Emmanuel Lubezki Children of Men (2006)
Emmanuel "Chivo" Lubezki Morgenstern, AMC, ASC (born November 30, 1964, Mexico City) was the cinematographer on Children of Men (2006).
Lubezki and Cuarón have shot every Cuarón film together since 1995
Lubezki and Cuarón (in Children of Men) met at film school in Mexico City in the 1980s and have collaborated on every Cuarón feature since A Little Princess (1995). By 2006 they had developed the long-take, natural-light style that would carry them through Children of Men, Gravity (2013), and Roma (2018). See The Long Take.

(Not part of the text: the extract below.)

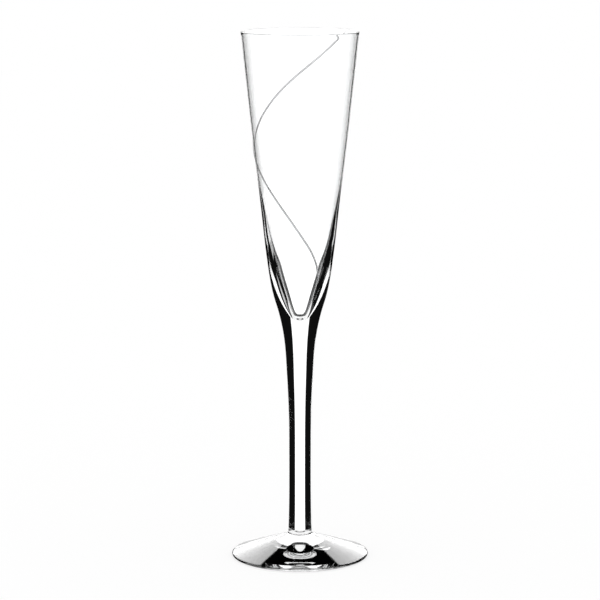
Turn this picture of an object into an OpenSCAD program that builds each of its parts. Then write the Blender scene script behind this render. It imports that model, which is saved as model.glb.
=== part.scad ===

| Year | Film | Director | Notes |
|---|---|---|---|
| 1995 | A Little Princess | Cuarón | First Lubezki / Cuarón US film |
| 1998 | Great Expectations | Cuarón | |
| 1999 | Sleepy Hollow | Burton | First Oscar nomination |
| 2001 | Y Tu Mamá También | Cuarón | |
| 2005 | The New World | Malick | Second Oscar nomination; first Malick |
| 2006 | Children of Men | Cuarón | Third Oscar nomination |
| 2011 | The Tree of Life | Malick | Fourth Oscar nomination |
| 2013 | Gravity | Cuarón | First Oscar win |
| 2014 | Birdman | Iñárritu | Second Oscar win (consecutive) |
| 2015 | The Revenant | Iñárritu | Third Oscar win (consecutive — first cinematographer to do this) |
Children of Men is where Lubezki's mature style consolidated
Children of Men is the film in which Lubezki's two later careers fully merge — the Cuarón long-take collaboration and the Malick natural-light wandering camera. The car ambush and Bexhill stairwell takes are the immediate technical legacy. Lubezki has been candid that the Children of Men work was the project where he and Cuarón figured out how to do extended takes that would not feel like stunts:
"The long take doesn't work if it feels like a long take. The audience has to forget the shot is going on." — Emmanuel Lubezki, American Cinematographer (2007)
The car ambush required a custom Doggicam rig — a Chevy people-mover gutted to its frame — and two weeks of rehearsal. The version in the film is take six. The Bexhill stairwell required squibs that wouldn't trigger until specific frames, a stand-in baby for most of the shot, a real newborn for a single beat, and a famous moment in which a drop of stage blood lands on the lens.
"The blood landed on the lens. We were going to do another take but it was getting dark, so we kept it." — Emmanuel Lubezki, American Cinematographer (2007)
Lubezki was nominated, did not win, and won three years in a row afterwards
Lubezki lost the 2006 cinematography Oscar to Guillermo Navarro for Pan's Labyrinth — a defensible choice in a strong year. Industry observers widely considered the subsequent three consecutive Oscar wins (Gravity, Birdman, The Revenant) as the Academy's slow-motion correction. He is the only cinematographer in Academy history to have won three years in a row.
Lubezki's collaborations with Malick
Beyond Cuarón, Lubezki's other defining partnership has been with Terrence Malick — The New World (2005), The Tree of Life (2011), To the Wonder (2012), Knight of Cups (2015), Song to Song (2017). The two of them developed the wandering, natural-light, magic-hour-only style that has become Malick's late signature. Children of Men's Bexhill exteriors and woods sequences carry the Malick influence; the urban street scenes and interiors carry the Cuarón.